Thanks for the compliments guys. Every time I'm getting gas or at the ramp someone is always coming over and checking it out.


----------



## backwaterbandits (Dec 15, 2006)

I like it! 
I think you need a bamboo grab bar and tiller
extension to complete the set!


----------



## Rediculous (May 5, 2012)

> I remember you posting some hugs reds with the boozler in the background. If it works it works! Wish I knew those spots in mosquito lol


Ya know, I find them in different spots all the time. Pretty much the same kind of enviroment (water depth, clarity, bottom type) but different spots. Sounds crazy, but I swear I can feel them in an area.


----------



## Rediculous (May 5, 2012)

> I like it!
> I think you need a bamboo grab bar and tiller
> extension to complete the set!


Right ... I tried the tiller ext. but it just didn't look all that good with the merc. And I got a strongarm grab bar from fellow microskiffer, which I absolutely love(the grab bar not the guy who sold it, although he was cool). I am going to use a piece for the stern light, i'm just always busy fishing


----------



## Rediculous (May 5, 2012)

> I love your rig Red. Is the poling platform really made out of bamboo, or is it just wrapped around tubing? I only ask because I love it and have a very similar set up with access to unlimited amounts of bamboo up to 2" in diameter. I already use a piece for a push pole and it's the best $0 I ever spent   I'd love to see and close up pics you may have of the platform itself. Thanks for the posts so far.
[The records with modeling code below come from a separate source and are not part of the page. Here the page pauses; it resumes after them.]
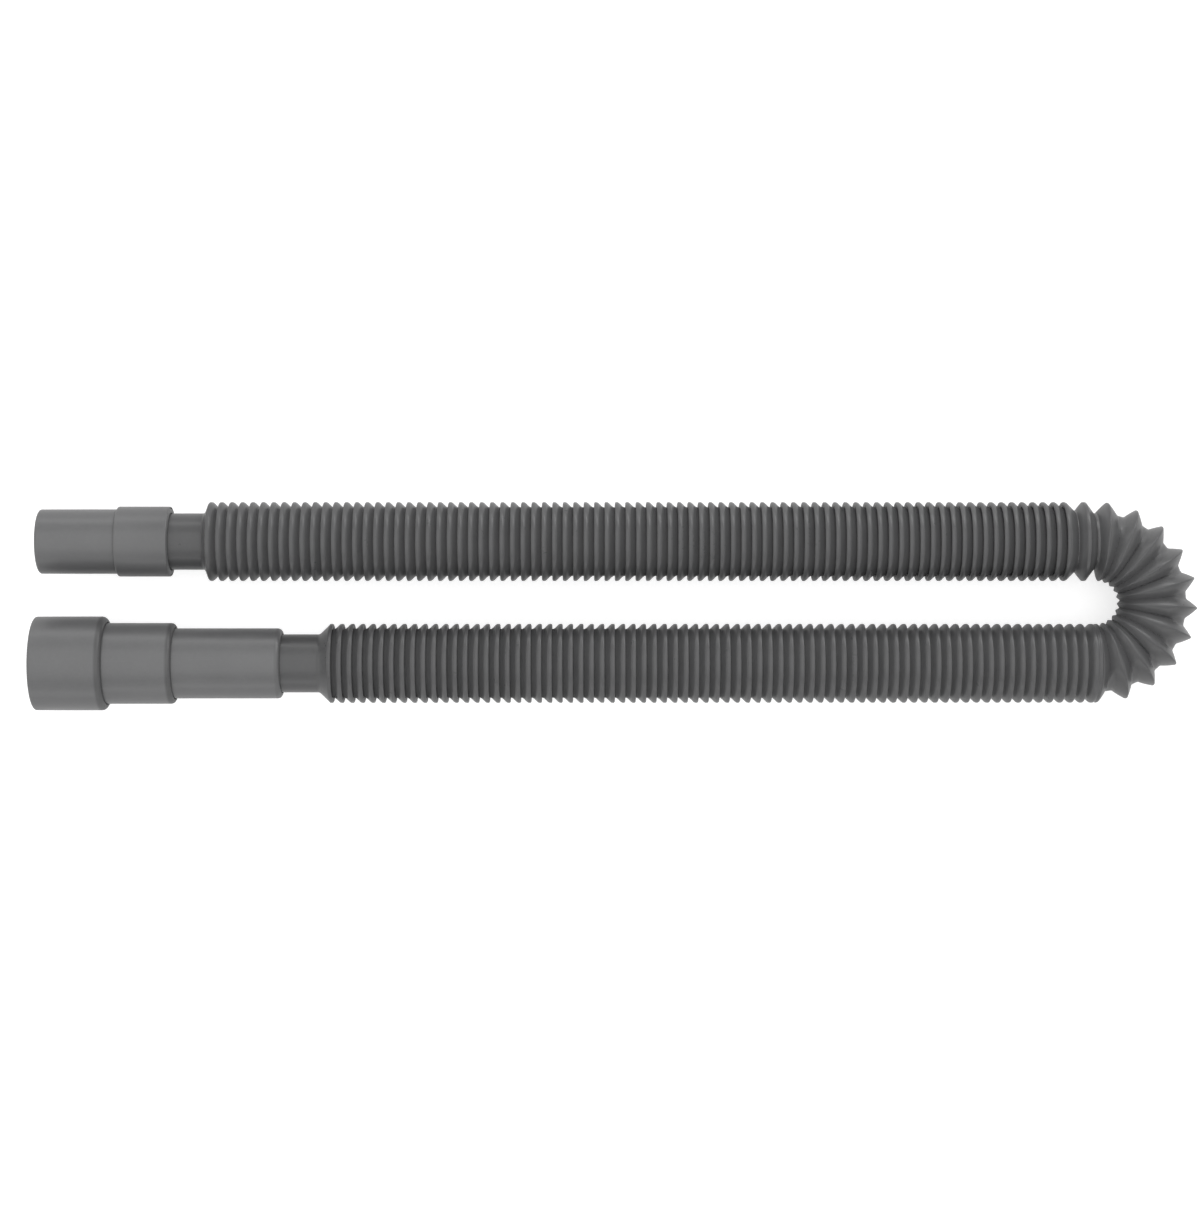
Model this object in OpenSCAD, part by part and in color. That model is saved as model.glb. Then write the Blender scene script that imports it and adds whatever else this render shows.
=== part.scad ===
// Extendable waste hose, folded once into a flat U, with stepped push-fit ends.
//
// The hose is one moulded bellows whose pleats either stay folded shut or
// stay pulled open.  Both straight runs are shut and the bend is open.  Each
// pleat has a long flank that faces the large end and a short one that faces
// the small end.  On a shut pleat the short flank leans back under its crest.
//
// +X points from the ends to the bend, +Y from the lower to the upper run and
// +Z up.  The origin is below the middle of the whole hose, on the ground.

/* [Hose] */
// Diameter over the crests of the pleats
crest_od = 49; // [40:0.5:60]
// Diameter at the bottom of the pleats
root_od = 35.2; // [29:0.2:39]
// Thickness of the pleated wall
hose_wall = 0.9; // [0.7:0.05:1.1]
// Crest to crest of the shut pleats
shut_pitch = 6.435; // [5.3:0.005:7.8]
// How far a shut pleat's short flank leans back under its crest
lean = 3; // [2.4:0.1:3.6]
// Depth of the groove that shows between two shut crests
groove_depth = 3.3; // [2.6:0.1:4]
// How far a shut pleat's long flank is hollowed below a straight line
flank_hollow = 0.4; // [0:0.05:0.6]
// Length of an open pleat's long flank, from the middle of its root to its crest
open_long = 5.8; // [5:0.1:7]
// Width of an open pleat's crest
open_crest = 2; // [1.4:0.1:3]
// Length of an open pleat's short flank, from its crest to the middle of its root
open_short = 4.8; // [4:0.1:6]
// Width of the flat bottom of an open pleat
open_root = 3.2; // [2:0.1:4]
// Number of shut pleats in the lower run
lower_pleats = 74; // [20:1:100]
// Number of shut pleats in the upper run
upper_pleats = 83; // [20:1:100]

/* [Bend] */
// Radius of the bend's centre line, half the distance between the runs
bend_radius = 37.7; // [31:0.1:60]
// Number of pleats in each section of the bend
section_pleats = 2; // [2:1:3]
// Angle from the last shut crest to the first root of the bend
first_flank = 7.5; // [6:0.5:10]
// Angle by which the last bent pleat runs on past the end of the arc
run_on = 2; // [0:0.5:4]
// Share of their depth that the folds lose where the bend squeezes them together
squeeze = 0.75; // [0:0.05:0.8]
// Share of a bent pleat that its long flank takes
long_share = 0.54; // [0.5:0.01:0.6]

/* [Large end] */
// Outside diameter of the hose's neck at the large end
large_neck_od = 36; // [30:0.2:44]
// Length of the cone from the neck to the first crest
flare_length = 9.3; // [6:0.1:14]
// Length of bare neck at the large end
large_neck_show = 22.3; // [15:0.1:40]
// Wall of the inner sleeve, round the neck
inner_wall = 3.62; // [3:0.02:5]
// Length of inner sleeve that shows
inner_show = 66; // [40:1:90]
// Wall of the middle sleeve, round the inner sleeve
middle_wall = 3.22; // [2.6:0.02:5]
// Length of middle sleeve that shows
middle_show = 42; // [30:1:70]
// Wall of the outer socket, round the pipe in its mouth
socket_wall = 3.6; // [3:0.1:5]
// Length of the outer socket
socket_length = 44.7; // [44:0.1:70]

/* [Small end] */
// Outside diameter of the hose's neck at the small end
small_neck_od = 35; // [29:0.2:42]
// Length of bare neck at the small end
small_neck_show = 20; // [12:1:40]
// Wall of the spigot, round the neck
spigot_wall = 2.42; // [2:0.02:4]
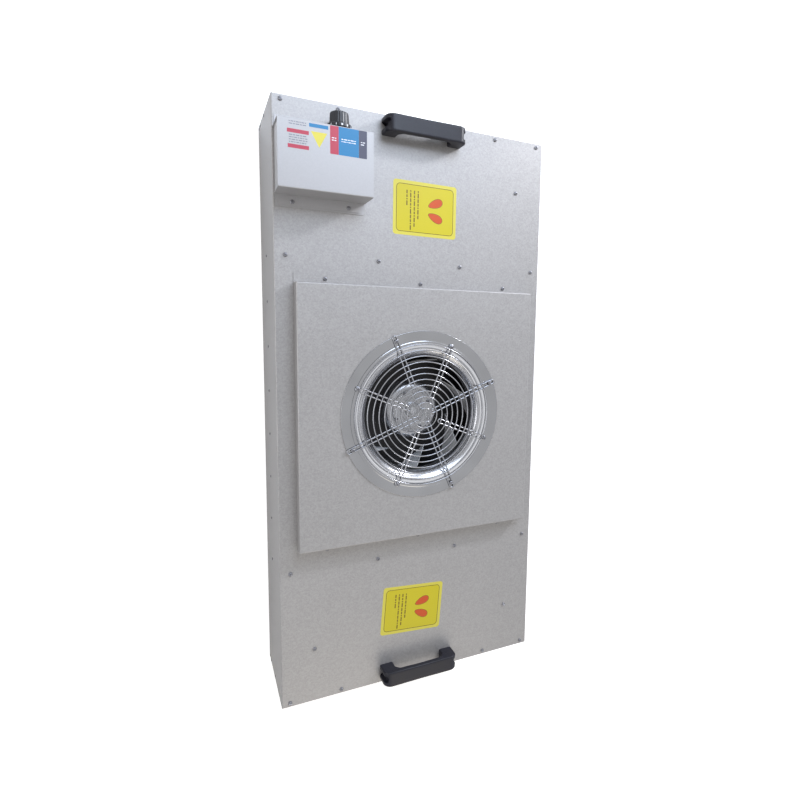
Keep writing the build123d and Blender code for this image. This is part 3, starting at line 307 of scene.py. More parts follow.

I get asked that all the time, even when people are looking right at it. Yes, it's real bamboo and all the wraps are hemp. No level or any real precision tool, just eyeballs and tapes, and put side by side they're within a 1/4 inch of each other (I couldn't believe it). It's coated with marine spar and all the hardware is stainless all-thread. Here are some pics before it was completely finished.
















The top is birch plywood and I just put like a silica sand in the spar mix for grip. This pic doesn't do the grain justice.


----------



## kfa4303 (Jun 25, 2012)

AWESOME Red!!! I'm completely inspired. I must do this! I had been looking at the exact same design in aluminum tubing, but bamboo is more my budget and style  I love anything DIY. In addition to my good ol' bamboo pushpole I have lots of non-essential accessories (tiller extender, pushpole clips, rod holders, grab bar, etc...) made out of PVC too, which is sort of like plastic bamboo. Thanks again for all the pics too. They should help a lot. I may bother you with a few questions along the way. Now, if it would only stop raining.........


----------



## kfa4303 (Jun 25, 2012)

.....oh one more thing. What are the small cross members in the triangle made of? Bamboo/metal rods? Thanks again!


----------



## kfa4303 (Jun 25, 2012)

> I like it!
> I think you need a bamboo grab bar and tiller
> extension to complete the set!


Funny you should say that. I've used 1.5" schedule 40 and 1-1/4" thin walled PVC rather than bamboo, but I've made a grab bar, tiller extender, pushpole holders and more. I know PVC has its drawbacks (lack of UV resistance, etc...), but everything I've made so far works quite well for what I need and didn't cost and arm and a leg. Here's a link to a little youtube vid I made of them. 

http://www.youtube.com/watch?v=a6iUd1dhe_M


----------



## Rediculous (May 5, 2012)

> .....oh one more thing. What are the small cross members in the triangle made of? Bamboo/metal rods? Thanks again!


It is a piece of stainless all-thread wrapped with hemp.


----------



## kfa4303 (Jun 25, 2012)

I see. I'm assuming you put nuts and washers on either side of each piece of bamboo the SS thread stock passes through, or something? I'm also guessing the all-thread rod's are actually bearing the majority of the load. I hope so, because I think I may have to cut my diagonal cross members a bit shorter at a steeper angle to allow for full travel of my tiller from side to side. Thanks again!


----------



## Rediculous (May 5, 2012)

I pm'ed you how I made it structurally sound.

I have no problems with tiller clearance, but I don't know what kind of boat you have. This was my first and only attempt, so I think I got a little lucky with how smooth the whole project went. As tedious as it was to build, it was worth it.


----------



## kfa4303 (Jun 25, 2012)

Sweet. Sorry for all the questions. I have an old '66 20 hp that runs great, but the tiller kicks off a bit of an angle and I'm afraid it might hit the diagonal cross member. First up, I think I'm gonna finally get a jackplate/transom riser installed so that I can get the most out of my old iron, then I can move on to the poling platform once I know exactly how high the motor will be. Thanks again!


----------